BAGHDAD, Iraq -- A radical cleric whose uprising two months ago has left hundreds dead and threatened to enflame the Shi'ite heartland said yesterday he would cooperate with the new government if it works to end the US military presence.

Gunmen blew up a police station south of Baghdad in the fourth such attack against Iraqi security installations in less than a week.

The conciliatory tone by cleric Moqtada al-Sadr came during a sermon read by an aide to a congregation in Kufa, scene of recent fighting between his al-Mahdi Army militia and US forces.

In the sermon, the fiery young cleric said "I support the new interim government" and asked his followers to "help me take this society to the path of security and peace."

"Starting now, I ask you that we open a new page for Iraq and for peace," the message said.

Sadr had dismissed the interim government of Prime Minister Iyad Allawi as a tool of the Americans. But he apparently softened his stand under pressure from mainstream Shi'ite Muslim leaders, who negotiated a truce in Najaf and Kufa this month between the Mahdi Army and US soldiers.

In an interview last night with Al Arabiya television, Sadr's spokesman, Ahmed al-Shibani, said the cleric was ready for a dialogue with the government "on condition that it works to end the occupation and clearly announces to the Iraqi people and to the world that it rejects the occupation."

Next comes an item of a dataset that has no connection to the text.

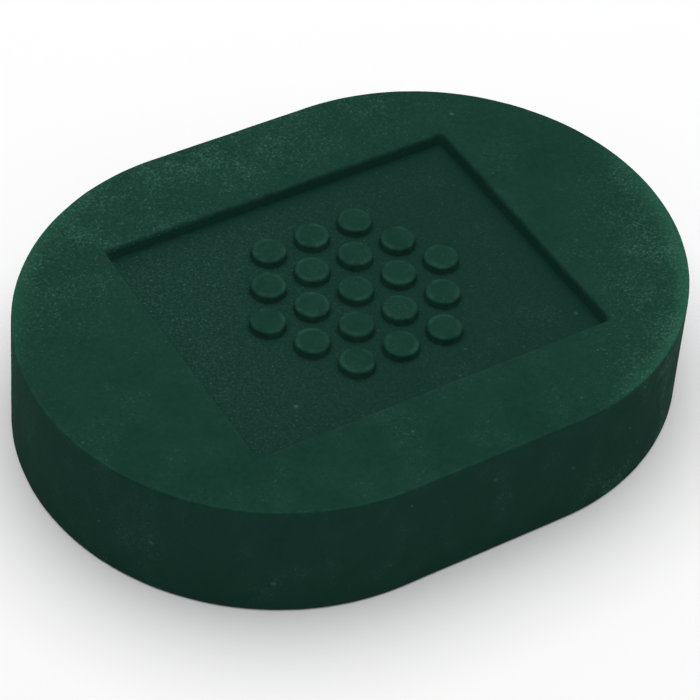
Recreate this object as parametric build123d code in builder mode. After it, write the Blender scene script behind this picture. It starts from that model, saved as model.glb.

"It has to put a timetable for the end of the occupation," Shibani said. "This is the main and principled way to recognize this government and cooperate with it."

The US-led occupation formally ends June 30 with the transfer of sovereignty to Allawi's government, and the UN resolution approved Tuesday by the Security Council sets a deadline of 2006 for ending the multinational military presence.

The resolution also allows both the interim government and the one due to be elected in January to terminate the mandate for the force -- although that appears unlikely.

Although Sadr's forces are still battling American troops daily in Baghdad's Sadr City district, the Americans forced the militia to abandon Karbala and to accept a truce this month in Najaf and Kufa. The truce has generally held despite a flare-up of fighting Thursday between the militia and Iraqi police.

Allawi's government, which will remain in power until elections by the end of January, has made security its top priority. US officials hope that after June 30, the Iraqis will assume more and more responsibility for their own security, allowing the Americans to lower their profile and reduce their own casualties as the November presidential election approaches.

More than 820 US service members have died since the Iraq conflict began in March 2003. The latest reported death was of an American soldier who died Wednesday of wounds suffered in an ambush in eastern Baghdad, the US command said yesterday.

US plans to reduce the American profile rest on the ability of Iraq's security forces to maintain order in the face of insurgency and widespread lawlessness.

However, insurgents have begun challenging that strategy through increased attacks on Iraqi police in a bid to sap morale and shake public confidence in the new administration.